Operating discipline was pressured by higher overhead spending. Selling, administrative and engineering expenses increased $1.6 million year over year to $17.6 million, representing 12.8% of sales versus 11.1% in the prior-year period.

The increase reflected a mix of strategic and recurring cost items. STRT cited $1.4 million of business transformation and executive transition costs, a $1.3 million rise in salaries and employee benefits, and a $0.4 million increase in professional fees. These were partially offset by $0.2 million of restructuring savings and a $0.7 million recovery of costs related to canceled EV programs.

Operating income declined to $5 million from $7.1 million a year ago, with operating margin at 3.7% compared with 4.9% in the prior-year quarter. Interest income increased to $0.9 million from $0.5 million, while other expenses totaled $0.7 million versus near breakeven a year ago. Net income attributable to STRT was $3.2 million compared with $5.4 million in the prior-year period. Adjusted EBITDA was $10.1 million, or 7.3% of net sales, compared with $12.9 million, or 8.9%, a year ago.

STRT’s Financial Position

Liquidity remained a key support. Cash and cash equivalents were $107 million as of March 29, 2026, up from $99 million at the end of the second quarter of fiscal 2026 and $84.6 million at the end of fiscal 2025. Total debt was reduced to $1 million from $8 million at fiscal-year end, leaving debt-to-total capitalization at 0.3%.

Cash generation was positive but moderated by working capital. Net cash provided by operating activities was $11.4 million in the quarter versus $20.7 million a year ago. Capital expenditures were $2.6 million, leading to free cash flow of $8.8 million compared with $19.5 million in the prior-year quarter.  

The company reiterated capital priorities centered on funding organic growth programs, investing in automation and process modernization, and preserving flexibility through cyclical automotive conditions.

STRT Outlook Points to Softer Q4 Revenues

Management expects near-term sales to track North American auto production volumes, but expects fourth-quarter fiscal 2026 revenues to be down 3% to 4% year over year, reflecting continued EV cancellations and lower production on key programs.
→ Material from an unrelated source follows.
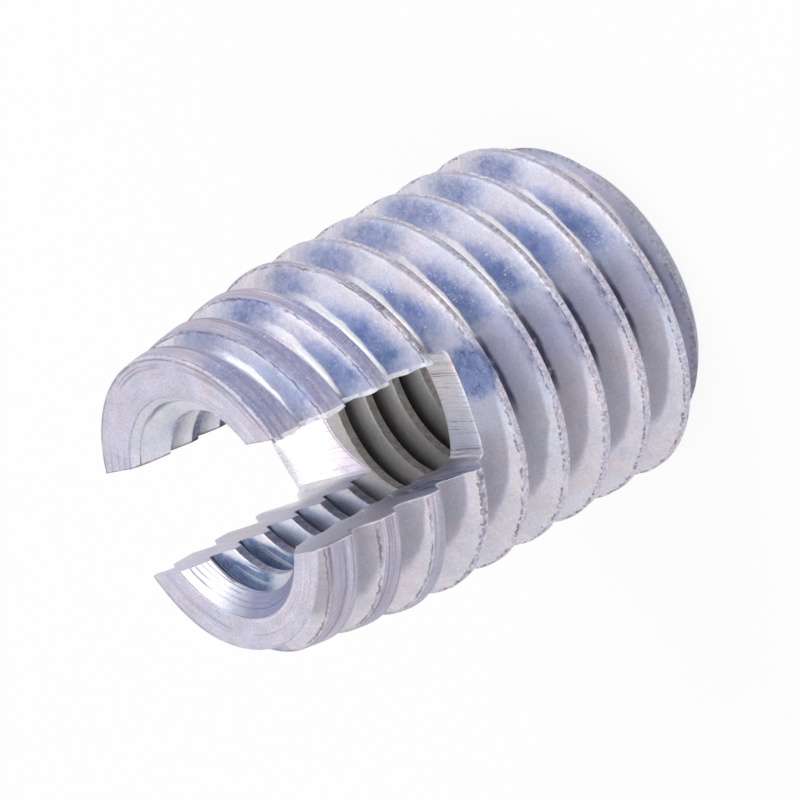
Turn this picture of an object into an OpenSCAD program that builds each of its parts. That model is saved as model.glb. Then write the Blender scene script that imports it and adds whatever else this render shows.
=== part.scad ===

The company reiterated its longer-term objective of reaching gross margins of 18% to 20% over the next few years. STRT also expects operating costs to run at 10% to 11% of revenues, excluding unusual items, while it continues investing in its transformation program.

Peer Releases

Gentex Corporation (GNTX - Free Report) reported first-quarter 2026 results on April 24. The company’s adjusted earnings of 48 cents per share beat the Zacks Consensus Estimate of 44 cents. The figure increased 11.6% from 43 cents a year ago. Gentex’s net sales were $675 million, which topped the consensus mark of $647 million. Revenues rose 17.1% from $577 million in the year-ago quarter, aided by contributions from VOXX and a richer mix of advanced features.Gentex raised its full-year 2026 revenue outlook to $2.65-$2.75 billion from the previous estimate of $2.6-$2.7 billion, while maintaining its gross margin guidance at 34-35%.

Magna International Inc. (MGA - Free Report) reported first-quarter 2026 results on May 1. The company’s adjusted earnings of $1.38 per share increased 76.9% year over year and beat the Zacks Consensus Estimate of $1.01. Magna’s net sales rose 3.1% year over year to $10.38 billion and topped the Zacks Consensus Estimate of $10.08 billion by 3.03%.For 2026, Magna revised its total sales outlook. It now projects total sales of $41.5-$43.1 billion, down from the previous guidance of $41.9-$43.5 billion. The company projects an adjusted EBIT margin of 6-6.6%, the same as the prior guidance.